▶ _Exercise description_: Set down the material exactly as given, please, from its first line through the line that includes "socket.default_value = value".
============
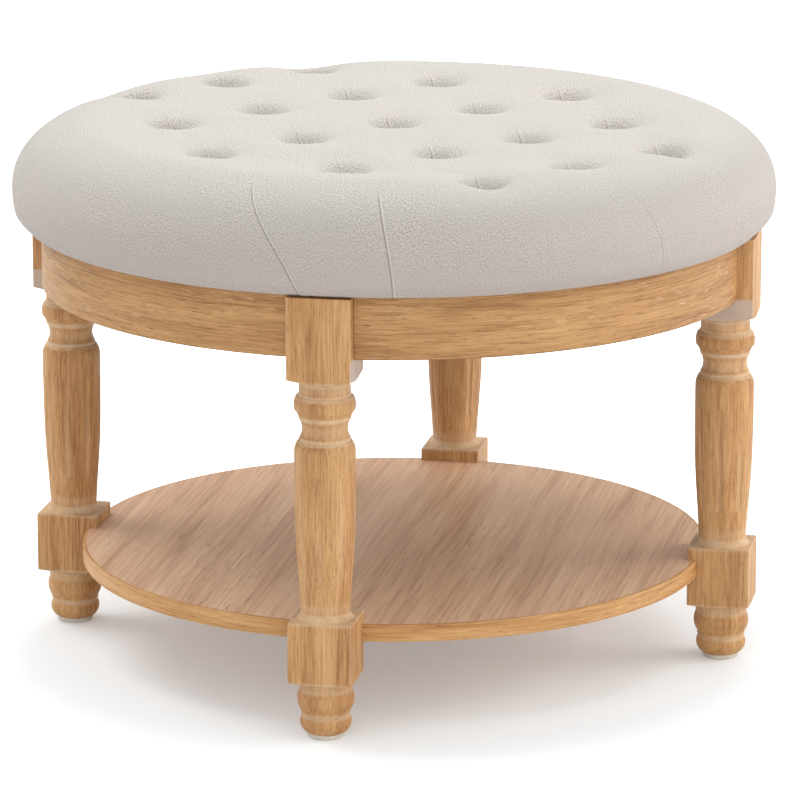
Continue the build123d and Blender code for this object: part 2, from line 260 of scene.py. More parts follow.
def shade(red, green, blue):
    """A colour as it is read off a colour card, for the shader."""
    def straighten(value):
        value /= 255
        return value / 12.92 if value <= 0.04045 else ((value + 0.055) / 1.055) ** 2.4
    return (straighten(red), straighten(green), straighten(blue), 1)


class Finish:
    """A material and the few nodes that all the finishes here are made of."""

    def __init__(self, name, roughness=0.5, specular=0.5):
        self.material = bpy.data.materials.new(name)
        self.material.use_nodes = True
        self.tree = self.material.node_tree
        self.surface = self.tree.nodes["Principled BSDF"]
        self.surface.inputs["Roughness"].default_value = roughness
        self.surface.inputs["Specular IOR Level"].default_value = specular

    def add(self, kind, **settings):
        node = self.tree.nodes.new(kind)
        for key, value in settings.items():
            setattr(node, key, value)
        return node

    def join(self, value, socket):
        """Leads another node's value to a socket, or sets a plain one there."""
        if isinstance(value, bpy.types.NodeSocket):
            self.tree.links.new(value, socket)
        else:
            socket.default_value = value

    def spot(self, attribute=None):
        """Where on the piece: object coordinates, or a vector kept on its vertices."""
        if attribute:
            return self.add("ShaderNodeAttribute", attribute_name=attribute).outputs["Vector"]
        return self.add("ShaderNodeTexCoord").outputs["Object"]

    def stretch(self, spot, scale, turn=(0, 0, 0), shift=(0, 0, 0)):
        node = self.add("ShaderNodeMapping")
        node.inputs["Scale"].default_value = scale
        node.inputs["Rotation"].default_value = turn
        node.inputs["Location"].default_value = shift
        self.join(spot, node.inputs["Vector"])
        return node.outputs["Vector"]

    def noise(self, spot, scale, detail=3, rough=0.55, warp=0):
        node = self.add("ShaderNodeTexNoise")
        node.inputs["Scale"].default_value = scale
        node.inputs["Detail"].default_value = detail
        node.inputs["Roughness"].default_value = rough
        node.inputs["Distortion"].default_value = warp
        self.join(spot, node.inputs["Vector"])
        return node.outputs["Fac"]

    def ramp(self, value, *stops):
        """Colours at places along a value."""
        node = self.add("ShaderNodeValToRGB")
        marks = node.color_ramp.elements
        while len(marks) < len(stops):
            marks.new(0.5)
        for mark, (place, colour) in zip(marks, stops):
            mark.position = place
            mark.color = colour
        self.join(value, node.inputs["Fac"])
        return node.outputs["Color"]

    def mix(self, share, first, second):
        node = self.add("ShaderNodeMix", data_type="RGBA")
        self.join(share, node.inputs[0])
        self.join(first, node.inputs[6])
        self.join(second, node.inputs[7])
        return node.outputs[2]

    def sum(self, how, first, second=0.0):
        node = self.add("ShaderNodeMath", operation=how)
        self.join(first, node.inputs[0])
        self.join(second, node.inputs[1])
        return node.outputs[0]

    def span(self, value, low, high, to_low=0.0, to_high=1.0):
        """A value eased from one range to another."""
        node = self.add("ShaderNodeMapRange", interpolation_type="SMOOTHSTEP")
        for socket, given in zip(node.inputs, (value, low, high, to_low, to_high)):
            self.join(given, socket)
        return node.outputs[0]

    def parts(self, spot):
        node = self.add("ShaderNodeSeparateXYZ")
        self.join(spot, node.inputs[0])
        return node.outputs[0], node.outputs[1], node.outputs[2]

    def colour(self, value):
        self.join(value, self.surface.inputs["Base Color"])

    def gloss(self, value):
        self.join(value, self.surface.inputs["Roughness"])

    def relief(self, height, depth, strength=1.0):
        node = self.add("ShaderNodeBump")
        node.inputs["Strength"].default_value = strength
        node.inputs["Distance"].default_value = depth
        self.join(height, node.inputs["Height"])
        previous = self.surface.inputs["Normal"].links
        if previous:
            self.join(previous[0].from_socket, node.inputs["Normal"])
        self.join(node.outputs["Normal"], self.surface.inputs["Normal"])

    def put_on(self, *pieces):
        for piece in pieces:
            piece.data.materials.clear()
            piece.data.materials.append(self.material)


def wood(name, spot_attribute, along, tones, flecks=0.0, pores=0.35, shift=(0, 0, 0)):
    """Straight-grained wood. along is the axis that the grain runs on, tones are dark, middle and light."""
    finish = Finish(name, roughness=0.55, specular=0.35)
    spot = finish.spot(spot_attribute)
    def lengths(across, run):
        scale = [across] * 3
        scale[along] = run
        return tuple(scale)
    dark, middle, light = tones
    broad = finish.noise(finish.stretch(spot, lengths(60, 5), shift=shift), 1, 4, 0.6, 0.3)
    streaks = finish.noise(finish.stretch(spot, lengths(620, 22), shift=shift), 1, 5, 0.66, 0.15)
    tone = finish.sum("ADD", finish.sum("MULTIPLY", broad, 0.5), finish.sum("MULTIPLY", streaks, 0.5))
    body = finish.ramp(tone, (0.36, dark), (0.5, middle), (0.64, light))
    fine = finish.noise(finish.stretch(spot, lengths(1500, 45), shift=shift), 1, 2, 0.5)
    pore = finish.span(fine, 0.60, 0.70)
    pore_brown = tuple(c * 0.55 for c in dark[:3]) + (1,)
    body = finish.mix(finish.sum("MULTIPLY", pore, pores), body, pore_brown)
    fleck = finish.noise(finish.stretch(spot, lengths(1000, 110), shift=(2.2, 6.4, 1.7)), 1, 1, 0.4)
    fleck_brown = tuple(c * 0.45 for c in dark[:3]) + (1,)
    body = finish.mix(finish.span(fleck, 0.66, 0.72, 0.0, pores), body, fleck_brown)
    if flecks:
        dash = finish.noise(finish.stretch(spot, lengths(1300, 60), shift=(7.3, 2.1, 4.4)), 1, 1, 0.4)
        where = finish.noise(finish.stretch(spot, lengths(60, 9), shift=(1.3, 5.1, 2.4)), 1, 2, 0.5)
        dash = finish.sum("MULTIPLY", finish.span(dash, 0.62, 0.70), finish.span(where, 0.48, 0.66))
        body = finish.mix(finish.sum("MULTIPLY", dash, flecks), body, shade(236, 204, 160))
    finish.gloss(finish.span(fine, 0.3, 0.75, 0.50, 0.66))
    finish.relief(streaks, 0.0004, 0.5)
    finish.relief(pore, -0.0002, 0.6)
    return finish, spot, body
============
▶ _Solution for this task_:
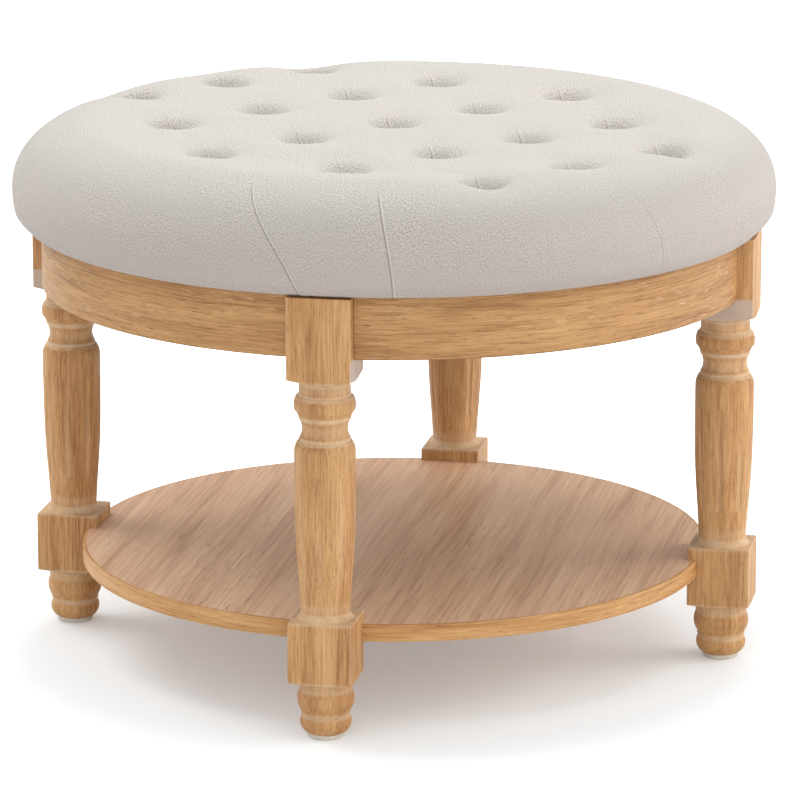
Continue the build123d and Blender code for this object: part 2, from line 260 of scene.py. More parts follow.
def shade(red, green, blue):
    """A colour as it is read off a colour card, for the shader."""
    def straighten(value):
        value /= 255
        return value / 12.92 if value <= 0.04045 else ((value + 0.055) / 1.055) ** 2.4
    return (straighten(red), straighten(green), straighten(blue), 1)


class Finish:
    """A material and the few nodes that all the finishes here are made of."""

    def __init__(self, name, roughness=0.5, specular=0.5):
        self.material = bpy.data.materials.new(name)
        self.material.use_nodes = True
        self.tree = self.material.node_tree
        self.surface = self.tree.nodes["Principled BSDF"]
        self.surface.inputs["Roughness"].default_value = roughness
        self.surface.inputs["Specular IOR Level"].default_value = specular

    def add(self, kind, **settings):
        node = self.tree.nodes.new(kind)
        for key, value in settings.items():
            setattr(node, key, value)
        return node

    def join(self, value, socket):
        """Leads another node's value to a socket, or sets a plain one there."""
        if isinstance(value, bpy.types.NodeSocket):
            self.tree.links.new(value, socket)
        else:
            socket.default_value = value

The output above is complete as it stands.